Germany was just warming up to a more hard-edged capitalism. Then came the scandals.

Engineering giant Siemens is under investigation in Europe, the US, and China on suspicion of paying up to $2 billion in bribes to win foreign contracts. A German court last month convicted two Volkswagen executives for their hand in improprieties including corruption and corporate-paid prostitutes. Now, a massive tax evasion probe has implicated hundreds of Germans including the CEO of Deutsche Post.

The scandals have undermined public trust in the integrity of corporations, bolstering a growing shift to the left and its social welfare ideals. The Social Democratic Party (SPD), the junior partner in Germany's grand coalition, has been steadily eating away at the popularity of the ruling Christian Democrats (CDU). The Left Party, meanwhile, has become the third most popular party since it was formed – in part by former East German communists – last year.

Both scored gains in regional elections this winter, campaigning on unemployment benefits, childcare support, a national minimum wage, and reining in corporate salaries.
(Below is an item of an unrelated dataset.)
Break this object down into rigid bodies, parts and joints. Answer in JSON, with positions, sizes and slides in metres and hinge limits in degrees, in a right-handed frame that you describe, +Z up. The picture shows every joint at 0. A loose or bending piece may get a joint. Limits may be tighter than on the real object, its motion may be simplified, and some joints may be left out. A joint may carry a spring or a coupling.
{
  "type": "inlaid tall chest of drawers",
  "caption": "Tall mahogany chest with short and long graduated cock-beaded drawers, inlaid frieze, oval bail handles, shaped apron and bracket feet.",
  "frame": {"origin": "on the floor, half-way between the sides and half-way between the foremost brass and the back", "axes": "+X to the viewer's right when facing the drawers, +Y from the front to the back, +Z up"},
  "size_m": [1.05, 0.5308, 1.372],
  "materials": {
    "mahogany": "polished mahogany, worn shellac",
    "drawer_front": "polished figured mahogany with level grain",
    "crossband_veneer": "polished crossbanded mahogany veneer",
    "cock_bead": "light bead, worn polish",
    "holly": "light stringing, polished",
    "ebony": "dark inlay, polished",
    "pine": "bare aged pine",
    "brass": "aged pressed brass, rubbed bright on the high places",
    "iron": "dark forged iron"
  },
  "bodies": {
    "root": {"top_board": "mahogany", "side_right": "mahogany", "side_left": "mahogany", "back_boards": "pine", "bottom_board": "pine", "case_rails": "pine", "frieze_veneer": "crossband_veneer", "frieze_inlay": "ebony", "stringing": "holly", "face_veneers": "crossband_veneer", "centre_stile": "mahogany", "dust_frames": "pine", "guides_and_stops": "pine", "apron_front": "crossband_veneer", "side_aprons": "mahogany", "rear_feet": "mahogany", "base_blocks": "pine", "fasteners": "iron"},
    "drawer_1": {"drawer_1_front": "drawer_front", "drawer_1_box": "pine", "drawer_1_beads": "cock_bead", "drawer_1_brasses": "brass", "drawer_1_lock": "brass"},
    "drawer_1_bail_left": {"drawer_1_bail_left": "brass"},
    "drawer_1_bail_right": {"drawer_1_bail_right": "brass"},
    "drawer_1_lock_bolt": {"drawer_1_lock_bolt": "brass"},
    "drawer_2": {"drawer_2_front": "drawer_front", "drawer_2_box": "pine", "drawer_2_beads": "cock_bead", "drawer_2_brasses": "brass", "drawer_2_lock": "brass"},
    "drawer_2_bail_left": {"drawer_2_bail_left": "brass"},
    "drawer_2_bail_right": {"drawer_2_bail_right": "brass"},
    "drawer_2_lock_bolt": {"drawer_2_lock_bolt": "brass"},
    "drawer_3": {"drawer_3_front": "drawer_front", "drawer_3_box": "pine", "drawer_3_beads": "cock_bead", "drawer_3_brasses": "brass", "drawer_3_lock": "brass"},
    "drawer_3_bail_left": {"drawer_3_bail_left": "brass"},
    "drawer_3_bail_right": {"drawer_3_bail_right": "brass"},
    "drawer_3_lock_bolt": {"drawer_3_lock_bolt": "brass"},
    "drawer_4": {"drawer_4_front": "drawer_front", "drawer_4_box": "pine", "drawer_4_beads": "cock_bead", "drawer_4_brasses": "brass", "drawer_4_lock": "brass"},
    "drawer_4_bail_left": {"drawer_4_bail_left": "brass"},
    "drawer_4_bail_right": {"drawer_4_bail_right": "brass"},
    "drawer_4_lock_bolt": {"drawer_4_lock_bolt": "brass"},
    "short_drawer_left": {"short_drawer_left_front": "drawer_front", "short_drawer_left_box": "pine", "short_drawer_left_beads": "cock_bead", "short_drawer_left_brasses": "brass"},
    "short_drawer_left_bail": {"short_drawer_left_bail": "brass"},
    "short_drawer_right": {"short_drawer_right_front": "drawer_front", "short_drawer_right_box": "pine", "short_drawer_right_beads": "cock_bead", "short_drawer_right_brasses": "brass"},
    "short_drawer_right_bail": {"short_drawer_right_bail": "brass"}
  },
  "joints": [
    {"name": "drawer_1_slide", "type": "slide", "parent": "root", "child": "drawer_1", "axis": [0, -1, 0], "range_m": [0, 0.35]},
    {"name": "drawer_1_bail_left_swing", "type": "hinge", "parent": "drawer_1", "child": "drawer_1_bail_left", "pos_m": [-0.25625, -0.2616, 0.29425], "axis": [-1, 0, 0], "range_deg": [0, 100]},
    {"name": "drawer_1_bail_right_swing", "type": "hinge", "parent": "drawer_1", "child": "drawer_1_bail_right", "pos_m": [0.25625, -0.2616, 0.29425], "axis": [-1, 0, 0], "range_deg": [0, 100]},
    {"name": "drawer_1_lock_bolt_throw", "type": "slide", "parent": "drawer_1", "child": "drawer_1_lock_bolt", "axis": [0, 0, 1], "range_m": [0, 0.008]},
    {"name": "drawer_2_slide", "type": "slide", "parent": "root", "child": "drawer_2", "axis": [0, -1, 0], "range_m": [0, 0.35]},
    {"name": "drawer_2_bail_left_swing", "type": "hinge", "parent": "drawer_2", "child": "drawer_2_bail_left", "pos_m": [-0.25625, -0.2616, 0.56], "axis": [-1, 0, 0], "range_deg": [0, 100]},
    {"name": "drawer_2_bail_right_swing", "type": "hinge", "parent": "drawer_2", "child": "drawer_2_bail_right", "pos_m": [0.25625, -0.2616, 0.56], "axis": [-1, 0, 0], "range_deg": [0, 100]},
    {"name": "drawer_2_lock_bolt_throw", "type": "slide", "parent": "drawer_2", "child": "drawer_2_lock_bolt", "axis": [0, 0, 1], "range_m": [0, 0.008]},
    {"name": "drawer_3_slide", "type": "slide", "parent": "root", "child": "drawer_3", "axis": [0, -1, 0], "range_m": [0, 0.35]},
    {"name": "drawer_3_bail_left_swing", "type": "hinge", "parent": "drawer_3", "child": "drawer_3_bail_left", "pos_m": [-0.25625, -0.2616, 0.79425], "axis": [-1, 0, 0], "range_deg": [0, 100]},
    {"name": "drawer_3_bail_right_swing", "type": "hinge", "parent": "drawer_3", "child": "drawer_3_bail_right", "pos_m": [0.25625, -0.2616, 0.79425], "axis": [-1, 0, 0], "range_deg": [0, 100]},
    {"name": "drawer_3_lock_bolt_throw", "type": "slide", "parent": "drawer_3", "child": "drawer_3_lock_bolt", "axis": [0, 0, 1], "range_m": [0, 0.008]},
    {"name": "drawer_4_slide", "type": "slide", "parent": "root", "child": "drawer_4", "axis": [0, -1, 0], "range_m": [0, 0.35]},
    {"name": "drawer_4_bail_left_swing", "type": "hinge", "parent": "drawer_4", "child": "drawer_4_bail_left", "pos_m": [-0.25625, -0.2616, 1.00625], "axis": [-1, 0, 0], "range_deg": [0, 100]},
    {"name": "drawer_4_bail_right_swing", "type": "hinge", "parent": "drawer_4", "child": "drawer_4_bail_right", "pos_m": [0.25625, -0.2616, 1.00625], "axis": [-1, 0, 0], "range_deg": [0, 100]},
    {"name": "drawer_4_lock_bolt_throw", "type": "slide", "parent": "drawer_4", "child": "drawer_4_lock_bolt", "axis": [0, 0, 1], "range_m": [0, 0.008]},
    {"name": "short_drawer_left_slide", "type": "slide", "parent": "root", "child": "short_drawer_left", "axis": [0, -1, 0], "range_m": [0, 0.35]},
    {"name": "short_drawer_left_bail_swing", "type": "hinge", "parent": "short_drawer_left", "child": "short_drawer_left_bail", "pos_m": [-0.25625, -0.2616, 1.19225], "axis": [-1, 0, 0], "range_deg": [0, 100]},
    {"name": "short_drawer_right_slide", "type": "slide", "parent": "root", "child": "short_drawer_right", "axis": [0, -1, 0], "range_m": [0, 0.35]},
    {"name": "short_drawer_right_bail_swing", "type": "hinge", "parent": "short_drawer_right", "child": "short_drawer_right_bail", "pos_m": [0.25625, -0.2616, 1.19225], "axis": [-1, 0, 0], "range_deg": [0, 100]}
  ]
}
Average Germans have watched the gap between rich and poor here widen in recent years, on the back of, among other things, increasing salaries at many of the country's top corporations. Kienbaum, a management consulting company, estimates that salaries for German executives jumped 17.5 percent in 2006-07.

The economic reforms of Chancellor Angela Merkel's predecessor, Gerhard Schröder of the SPD — a mix of corporate incentives and tax cuts — are credited for reducing Germany's unemployment, but are now increasingly criticized as having come at the expense of traditional SPD support for social welfare programs. The party's leaders today want to reverse that.
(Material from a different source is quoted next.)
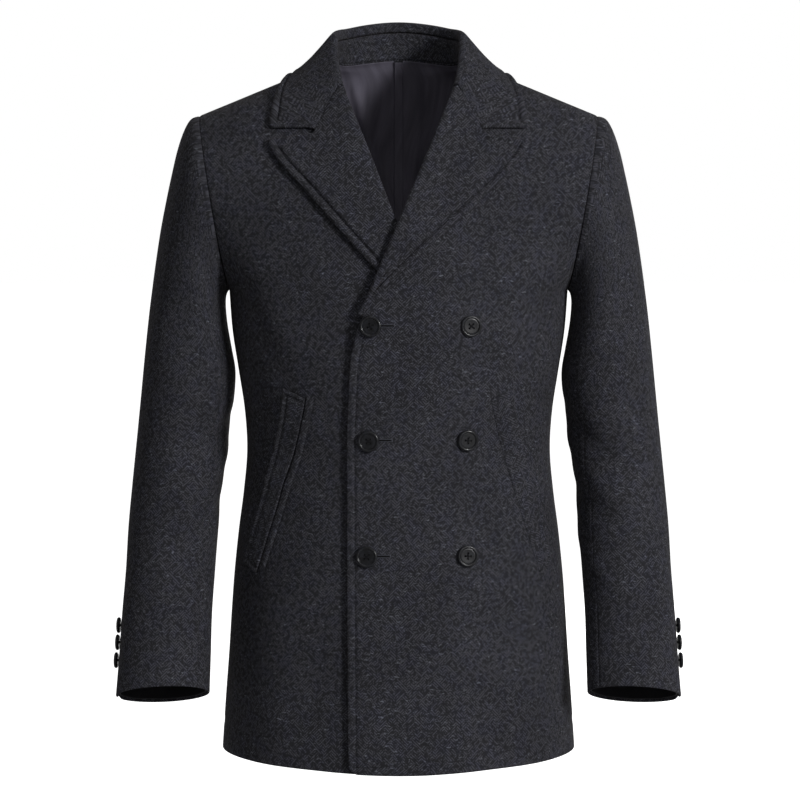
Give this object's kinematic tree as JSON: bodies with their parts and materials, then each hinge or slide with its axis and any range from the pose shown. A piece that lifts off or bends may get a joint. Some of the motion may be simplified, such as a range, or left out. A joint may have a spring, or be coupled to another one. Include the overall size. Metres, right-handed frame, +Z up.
{
  "type": "pea coat",
  "caption": "Hip-length double-breasted wool coat with a wide notched collar, set-in sleeves, slanted welt pockets and a satin lining, filled out as if worn.",
  "frame": {"origin": "centre of the neck opening, level with the neck points of the shoulder seams, where the coat hangs on its wearer", "axes": "+X to the wearer's left, -Y to the front, +Z up"},
  "size_m": [0.6534, 0.2814, 0.856],
  "materials": {
    "wool": "matte, brushed",
    "satin": "soft sheen",
    "button": "semi-gloss"
  },
  "bodies": {
    "root": {"back_left": "wool", "back_right": "wool", "button_cuff_left_1": "button", "button_cuff_left_2": "button", "button_cuff_left_3": "button", "button_cuff_right_1": "button", "button_cuff_right_2": "button", "button_cuff_right_3": "button", "button_front_1_left": "button", "button_front_1_right": "button", "button_front_2_left": "button", "button_front_2_right": "button", "button_front_3_left": "button", "button_front_3_right": "button", "collar_fall": "wool", "collar_stand": "wool", "front_left": "wool", "front_right": "wool", "lapel_left": "wool", "lapel_right": "wool", "lining_back": "satin", "pocket_welt_left": "wool", "pocket_welt_right": "wool", "sleeve_lining_left": "satin", "sleeve_lining_right": "satin", "sleeve_top_left": "wool", "sleeve_top_right": "wool", "sleeve_under_left": "wool", "sleeve_under_right": "wool"}
  },
  "joints": []
}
Many average Germans are backing them. Germany's low-wage earners pay 47 percent of their gross salary to the state each year – one of the highest rates in Europe for low-wage earners, according to Eurostat. That doesn't sit well amid revelations of executives misusing expense accounts and hiding their money from tax collectors.
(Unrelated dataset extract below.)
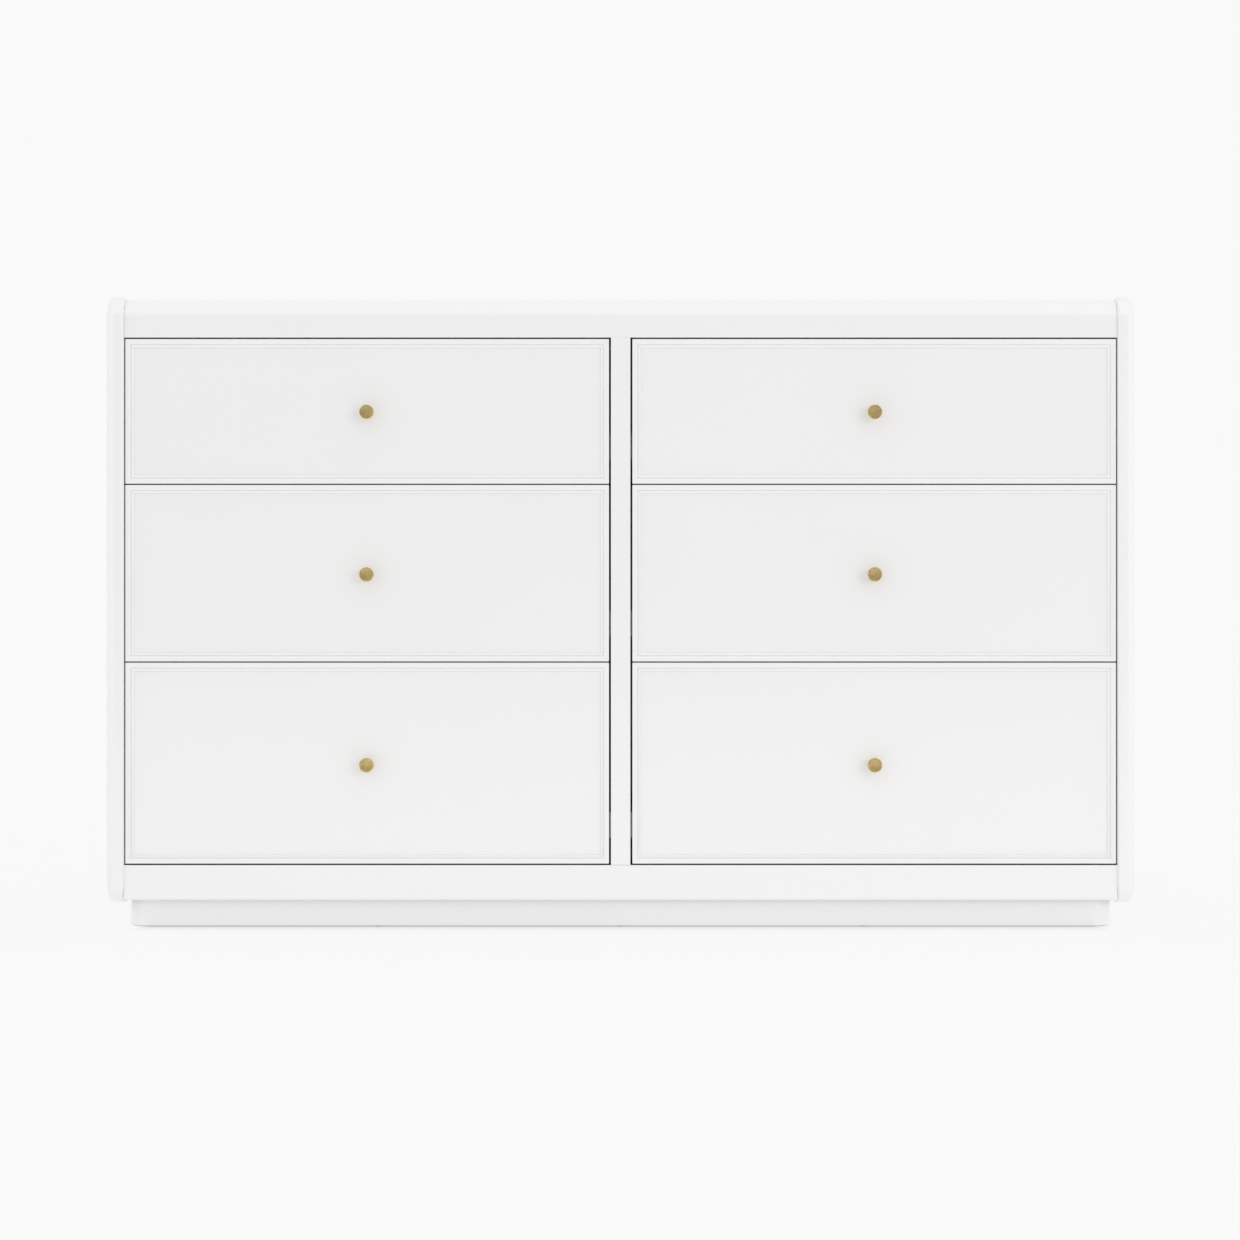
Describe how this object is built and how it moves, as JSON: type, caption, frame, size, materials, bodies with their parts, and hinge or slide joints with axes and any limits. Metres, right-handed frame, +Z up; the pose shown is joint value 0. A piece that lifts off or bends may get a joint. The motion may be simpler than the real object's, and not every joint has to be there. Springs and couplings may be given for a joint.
{
  "type": "dresser",
  "caption": "Low wide dresser in two columns, with inset rimmed drawers on side slides, round knobs, rounded side panels and a recessed plinth.",
  "frame": {"origin": "on the floor, under the middle of the whole box, knobs included", "axes": "+X to the right as seen from the front, -Y out of the front where the drawers open, +Z up"},
  "size_m": [1.422, 0.5092, 0.876],
  "materials": {
    "white_lacquer": "satin white lacquer on fibreboard",
    "back_paint": "thin matt white primer on hardboard",
    "drawer_wood": "clear satin lacquer on solid poplar",
    "drawer_ply": "clear matt lacquer on thin plywood",
    "brushed_brass": "brushed, lacquered",
    "zinc_steel": "bright zinc plate"
  },
  "bodies": {
    "case": {"side_panel_left": "white_lacquer", "side_panel_right": "white_lacquer", "top_panel": "white_lacquer", "bottom_rail": "white_lacquer", "bottom_panel": "white_lacquer", "centre_partition": "white_lacquer", "back_panel": "back_paint", "plinth_front": "white_lacquer", "plinth_left": "white_lacquer", "plinth_right": "white_lacquer", "plinth_rear": "white_lacquer", "plinth_brace": "white_lacquer", "top_left_case_slide_left": "zinc_steel", "top_left_case_slide_right": "zinc_steel", "middle_left_case_slide_left": "zinc_steel", "middle_left_case_slide_right": "zinc_steel", "bottom_left_case_slide_left": "zinc_steel", "bottom_left_case_slide_right": "zinc_steel", "top_right_case_slide_left": "zinc_steel", "top_right_case_slide_right": "zinc_steel", "middle_right_case_slide_left": "zinc_steel", "middle_right_case_slide_right": "zinc_steel", "bottom_right_case_slide_left": "zinc_steel", "bottom_right_case_slide_right": "zinc_steel"},
    "top_left_drawer": {"top_left_drawer_front": "white_lacquer", "top_left_drawer_box": "drawer_wood", "top_left_drawer_bottom": "drawer_ply", "top_left_knob": "brushed_brass", "top_left_drawer_slide_left": "zinc_steel", "top_left_drawer_slide_right": "zinc_steel"},
    "middle_left_drawer": {"middle_left_drawer_front": "white_lacquer", "middle_left_drawer_box": "drawer_wood", "middle_left_drawer_bottom": "drawer_ply", "middle_left_knob": "brushed_brass", "middle_left_drawer_slide_left": "zinc_steel", "middle_left_drawer_slide_right": "zinc_steel"},
    "bottom_left_drawer": {"bottom_left_drawer_front": "white_lacquer", "bottom_left_drawer_box": "drawer_wood", "bottom_left_drawer_bottom": "drawer_ply", "bottom_left_knob": "brushed_brass", "bottom_left_drawer_slide_left": "zinc_steel", "bottom_left_drawer_slide_right": "zinc_steel"},
    "top_right_drawer": {"top_right_drawer_front": "white_lacquer", "top_right_drawer_box": "drawer_wood", "top_right_drawer_bottom": "drawer_ply", "top_right_knob": "brushed_brass", "top_right_drawer_slide_left": "zinc_steel", "top_right_drawer_slide_right": "zinc_steel"},
    "middle_right_drawer": {"middle_right_drawer_front": "white_lacquer", "middle_right_drawer_box": "drawer_wood", "middle_right_drawer_bottom": "drawer_ply", "middle_right_knob": "brushed_brass", "middle_right_drawer_slide_left": "zinc_steel", "middle_right_drawer_slide_right": "zinc_steel"},
    "bottom_right_drawer": {"bottom_right_drawer_front": "white_lacquer", "bottom_right_drawer_box": "drawer_wood", "bottom_right_drawer_bottom": "drawer_ply", "bottom_right_knob": "brushed_brass", "bottom_right_drawer_slide_left": "zinc_steel", "bottom_right_drawer_slide_right": "zinc_steel"}
  },
  "joints": [
    {"name": "top_left_drawer_slide", "type": "slide", "parent": "case", "child": "top_left_drawer", "axis": [0, -1, 0], "range_m": [0, 0.34]},
    {"name": "middle_left_drawer_slide", "type": "slide", "parent": "case", "child": "middle_left_drawer", "axis": [0, -1, 0], "range_m": [0, 0.34]},
    {"name": "bottom_left_drawer_slide", "type": "slide", "parent": "case", "child": "bottom_left_drawer", "axis": [0, -1, 0], "range_m": [0, 0.34]},
    {"name": "top_right_drawer_slide", "type": "slide", "parent": "case", "child": "top_right_drawer", "axis": [0, -1, 0], "range_m": [0, 0.34]},
    {"name": "middle_right_drawer_slide", "type": "slide", "parent": "case", "child": "middle_right_drawer", "axis": [0, -1, 0], "range_m": [0, 0.34]},
    {"name": "bottom_right_drawer_slide", "type": "slide", "parent": "case", "child": "bottom_right_drawer", "axis": [0, -1, 0], "range_m": [0, 0.34]}
  ]
}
"You may call this the increasing frustration of broad segments of the population of being treated unfairly," says Klaus Engelen, a veteran reporter at the financial daily Handelsblatt.

Chancellor Angela Merkel has been quick to condemn the recent tax scandal, but it's her finance minister, Peer Steinbrück of the SPD, who has looked tougher on corporate wrongdoing, analysts say. He's vowed to crack down on tax havens and has proposed federalizing tax collection in Germany to go after tax evaders directly.